Ontario MPP
- In office 1945–1948
- Preceded by: Leslie Wismer
- Succeeded by: Leslie Wismer
- Constituency: Riverdale

Personal details
- Born: September 8, 1899 Toronto, Ontario, Canada
- Died: April 10, 1948 (aged 48)
- Party: Progressive Conservative
- Profession: Dentist

= Gordon Millen =

Canadian politician

Gordon James Millen (September 8, 1899 - April 10, 1948) was a politician from Toronto, Ontario, Canada. He served several years on city council before being elected as a Member of Provincial Parliament.

==Background==
Millen was a dentist by profession, and served in the First World War with the Canadian Army Dental Corps. In Toronto he set up a practice on Danforth Avenue and became involved in the local community. He served as president of the Danforth Business Association.

==Politics==
In 1932 he ran for city council but failed to get elected. He was finally successful in the 1937 election, winning a seat in Ward 1.

In 1945 he won the provincial Progressive Conservative nomination for the riding of Riverdale in a close contest against his fellow Ward 1 alderman Leslie Saunders. In the 1945 Ontario election Millen won the seat, defeating incumbent Leslie Wismer of the CCF.

Part way through his first term Millen fell ill and died in April 1948. The baseball stadium that then stood in Riverdale Park was named Millen Memorial Stadium in his honour.

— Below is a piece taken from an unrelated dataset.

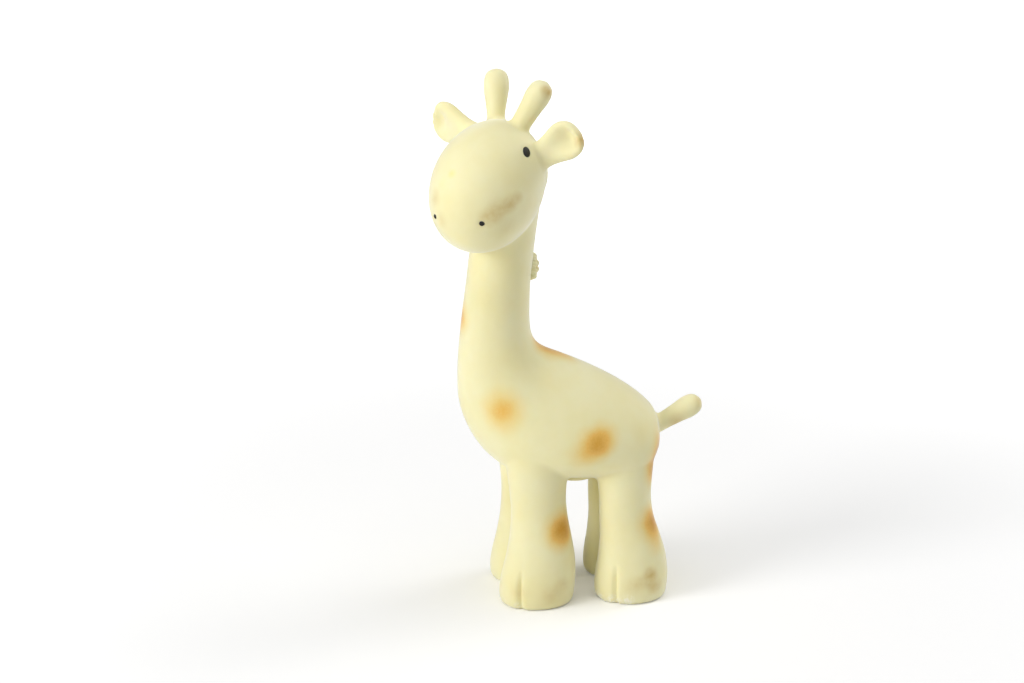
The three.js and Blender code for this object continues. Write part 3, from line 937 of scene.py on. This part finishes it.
# %% [markdown]
# Materials come next. Each starts from the real stuff. One helper adds a node with its settings and
# what feeds it, and one turns the hex colour of a paint card into the linear light that Blender
# works in.

# %% Material helpers
def linear(hex_colour):
    """An sRGB hex value, such as F0E9B9, as linear red, green, blue and alpha."""
    channels = [int(hex_colour[i : i + 2], 16) / 255 for i in (0, 2, 4)]
    return [c / 12.92 if c <= 0.04045 else ((c + 0.055) / 1.055) ** 2.4 for c in channels] + [1]


def add_node(tree, kind, inputs=None, **settings):
    """Adds a shader node, sets its settings, and sets or links each named or numbered input."""
    node = tree.nodes.new("ShaderNode" + kind)
    for name, value in settings.items():
        setattr(node, name, value)
    for key, value in (inputs or {}).items():
        if isinstance(value, bpy.types.NodeSocket):
            tree.links.new(value, node.inputs[key])
        else:
            node.inputs[key].default_value = value
    return node


def new_material(name):
    material = bpy.data.materials.new(name)
    material.use_nodes = True
    material.node_tree.nodes.clear()
    return material, material.node_tree


def close_material(tree, shader):
    add_node(tree, "OutputMaterial", {"Surface": shader.outputs[0]})


# %% [markdown]
# Natural rubber latex dries to a warm cream, matt but a little waxy: light sinks in for a
# millimetre or so, reflections are broad, and a bloom of fine dust pales what is seen edge on. The
# spots are airbrushed pigment, cured into the skin. Each is dense in its middle and fades over
# several millimetres into a fine spray of droplets, and a little unevenness of the hand bends its
# outline. A pigment film takes light away, so it is multiplied over the cream, and so are the dirt
# of use and a few waxy stains. Where the sole's edge is torn, pale bare rubber shows instead. In
# the material a spot is a distance from a point on the body, turned to a share by a Map Range. The
# places are in millimetres from the mould's zero. Those on the side that shows were read off the
# photograph with the matched camera, and those on the far side are guessed.

# %% Spots and marks on the skin
CREAM = "F1EBBD"
DEEP_CREAM = "EDE4AC"
SPRAY_TINTS = [
    (0.0, "FFFFFF"), (0.25, "FEF3DE"), (0.45, "FDE7BC"),
    (0.65, "FAD088"), (0.85, "E8B55E"), (1.0, "DEA42C"),
]
SPOTS = [  # x, y, z, reach, density; so are the rows of the other marks
    (12.9, -16.8, 61.8, 9.0, 0.66),
    (17.9, 12.2, 54.0, 6.8, 0.5),
    (18.7, 9.6, 52.0, 7.6, 0.82),
    (18.9, 5.8, 48.4, 6.0, 0.35),
    (14.7, 0.7, 24.6, 8.6, 1.0),
    (15.6, -0.6, 21.8, 6.0, 0.3),
    (13.2, 28.4, 24.6, 8.2, 1.0),
    (14.6, 28.8, 18.6, 5.4, 0.35),
    (9.8, 30.6, 48.6, 6.6, 0.5),
    (10.2, 30.0, 44.4, 8.6, 1.0),
    (10.8, 28.8, 39.6, 7.0, 0.8),
    (1.4, -5.2, 78.6, 5.6, 0.6),
    (0.0, -1.4, 76.4, 7.4, 0.85),
    (-0.4, 3.4, 74.0, 6.4, 0.6),
    (-0.8, -27.4, 86.8, 7.8, 0.85),
    (-12.5, -14.5, 58.0, 8.2, 0.75),
    (-18.4, 6.0, 56.0, 8.0, 0.8),
    (-16.2, 22.0, 49.5, 7.4, 0.75),
    (-9.6, -14.6, 100.0, 7.0, 0.7),
    (-15.6, -8.4, 27.0, 7.6, 0.85),
    (-15.4, 19.0, 22.0, 7.2, 0.85),
]
GRIME_TINT = "D0AC44"
SMUDGES = [
    (22.9, -22.3, 123.4, 4.2, 0.35),
    (22.6, -19.6, 125.0, 4.6, 0.36),
    (21.2, -16.0, 126.4, 3.8, 0.44),
    (19.8, -13.6, 127.6, 2.8, 0.32),
    (22.4, -15.5, 119.0, 6.0, 0.15),
    (13.5, -36.3, 126.8, 3.8, 0.3),
    (16.8, -34.7, 121.4, 3.4, 0.2),
    (17.4, 26.8, 9.6, 3.4, 0.6),
    (17.9, 25.2, 7.4, 4.0, 0.32),
    (17.2, 28.2, 5.6, 3.8, 0.36),
    (18.3, 21.6, 6.0, 4.4, 0.22),
    (18.3, -3.2, 5.0, 4.8, 0.2),
    (17.0, 0.0, 7.6, 4.0, 0.24),
    (16.8, -12.6, 5.8, 4.2, 0.15),
    (3.7, -2.2, 154.4, 3.2, 0.65),
    (14.2, 5.6, 142.4, 3.4, 0.85),
    (1.5, 37.0, 51.8, 4.0, 0.45),
    (1.5, 44.0, 58.0, 3.0, 0.35),
    (-16.3, -28.5, 142.7, 1.2, 0.6),
    # The last four rows darken the tuft a little, and more in the valleys between its locks.
    (1.0, -4.4, 101.6, 2.8, 0.2),
    (1.4, -4.3, 103.6, 0.9, 0.4),
    (1.8, -4.2, 101.2, 0.9, 0.4),
    (1.4, -4.8, 99.4, 0.9, 0.4),
]
SCUFF_COLOUR = "FCFAEC"
SCUFFS = [
    (12.6, 12.6, 0.8, 3.6, 0.9),
    (16.3, 15.6, 1.0, 3.6, 0.9),
    (18.2, 19.8, 1.2, 3.2, 0.8),
    (16.7, -12.9, 1.4, 1.8, 0.7),
]
WAX_TINT = "FFFBD8"
WAX_STAINS = [
    (15.6, -31.6, 134.4, 2.0, 1.0),
    (14.2, -33.4, 131.0, 2.6, 0.4),
    (17.8, -29.0, 116.4, 5.0, 0.4),
]


def marks(tree, place, spots):
    """The share of pigment at a place, from points with their reach and their density."""
    bare = 1.0
    for x, y, z, reach, density in spots:
        centre = TO_FRAME @ Vector((x, y, z))
        away = add_node(tree, "VectorMath", {0: place, 1: centre}, operation="DISTANCE")
        left = add_node(tree, "MapRange", {
            "Value": away.outputs["Value"], "From Min": 0.0, "From Max": reach * MM,
            "To Min": 1 - density, "To Max": 1.0,
        }, interpolation_type="SMOOTHSTEP")
        joined = {0: bare, 1: left.outputs["Result"]}
        bare = add_node(tree, "Math", joined, operation="MULTIPLY").outputs[0]
    return add_node(tree, "Math", {0: 1.0, 1: bare}, operation="SUBTRACT").outputs[0]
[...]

v; t; e; 1945 Ontario general election: Riverdale
| Party | Candidate | Votes | % |
|  | Progressive Conservative | Gordon Millen | 11,769 | 39.8 |
|  | Co-operative Commonwealth | Leslie Wismer | 7,851 | 31.2 |
|  | Liberal | Capt. W.R. Allen | 3,722 | 27.4 |
|  | Labor–Progressive | Harry Bell | 611 | 1.3 |
|  | Socialist Labor | Richard Dunk | 186 | 0.3 |
| Total |  |  | 28,501 |
Canadian Press (1945-06-05). "How Ontario Electors Voted in all 90 Ridings". The Toronto Daily Star. Toronto. p. 5. Retrieved 2012-03-03.